Souvent, les auteurs de bandes dessinées se livrent à une grande introspection lorsqu'ils atteignent un grand âge. L'approche de la mort amenant un sentiment d'urgence dans leurs esprits, on observe régulièrement une floraison d’œuvres personnelles, nostalgiques, retraçant plus ou moins fidèlement un passé qui semble bien lointain.
On pourrait citer Inside Moebius, série en six tomes de Moebius qui revient sur son œuvre à coup de dialogues et de clins d’œil visuels. On pourrait également évoquer, du côté du manga, La Vie de Mizuki de Shigeru Mizuki qui se met, dès les premières pages du tome 1, en scène, vieux narrateur, pour annoncer le programme de ce récit en plusieurs morceaux.
Seulement, pour ce nouveau billet consacré aux mangas, j'ai décidé de me focaliser sur une autre grande figure de la bande dessinée japonaise : Yoshihiro Tatsumi et son diptyque Une vie dans les marges.
Il serait difficile, fastidieux, et pas forcément intéressant, de résumer ces deux gros tomes parus aux éditions Cornélius. Ce qui intéresse dans ces deux gros volumes, c'est à la fois le récit d'une destinée (un enfant qui deviendra mangaka) que la vision d'un pays en pleine reconstruction (le Japon d'après-guerre).
Tatsumi, grand mangaka réaliste, hautement pessimiste (il suffit de lire les histoires de L'Enfer pour le comprendre), raconte cette fois-ci non plus l'histoire tragique de Japonais ordinaires, frustrés, subissant les violences du quotidien, mais sa propre histoire. Une histoire pas forcément éloignée de la masse.
Tatsumi mêle allègrement au fil des deux tomes la grande Histoire et la sienne.
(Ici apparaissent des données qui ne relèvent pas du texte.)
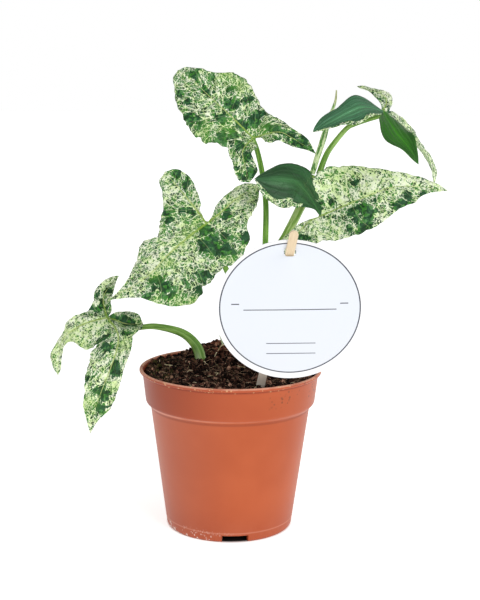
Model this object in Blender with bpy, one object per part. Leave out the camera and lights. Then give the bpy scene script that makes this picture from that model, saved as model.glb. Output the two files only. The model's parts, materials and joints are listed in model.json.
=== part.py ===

Ce jeu d'échos permanents, on passe de l'une à l'autre ou l'une se retrouve dans l'autre, nous donne à voir le destin d'un jeune Japonais, issu d'une famille modeste pour ne pas dire pauvre, se construisant petit à petit, à la force du poignet. Tatsumi envoie ses petites histoires dans des journaux, se fait publier dans des petites maisons d'édition puis dans des plus importantes, s'engage dans des aventures journalistiques, etc.
Ce destin, c'est le témoignage d'un autre temps. Certes, les magasines prépubliant des mangas sont encore nombreux au Japon (Shonen Jump, etc.) mais le monde que nous fait voir Tatsumi, c'est celui des débuts du manga moderne. Les grands magasines que l'on connait désormais naissent peu à peu, c'est encore un monde de l'artisanat où chacun œuvre à tous les étages, un monde de la débrouille, globalement fauché.
Tatsumi a vécu cette naissance, de l'artisanat à l'industrialisation d'un secteur culturel et économique. Une naissance qui fait écho à la (re)naissance du Japon d'après-guerre. Le Japon a perdu la IIème Guerre Mondiale, est sous tutorat américain et a vu plusieurs villes détruites. De cette misère ambiante, de ce pays semi-détruit va émerger un pays neuf, alimenté par des capitaux étrangers.
Yoshihiro Tatsumi, enfant de l'ancien Japon, encore globalement isolationniste, très rural, assiste aux mutations de son pays. Un pays qui accueille les cultures étrangères (le cinéma français, américain...), qui urbanise à tout va. Le Japon renaît, dans la continuité et le changement.
Ce vieux mangaka, 77 ans pour cette année 2013, nous raconte dans Une vie dans les marges deux naissances. La sienne en tant que dessinateur et celle de son (nouveau) pays. Il grandit professionnellement comme son pays tel le phénix qui renait de ses cendres.
Tastumi fondera dans ses jeunes années le gekiga, ce courant du manga qui se veut plus mature, bouleversera ce monde de la bande dessinée japonaise mais toujours avec modestie, l'envie du travail bien fait, comme un artiste qui n'a jamais cessé de faire son art pour l'amour de ce dernier et non de l'argent. Un artiste désintéressé, insatiable artisan du pinceau.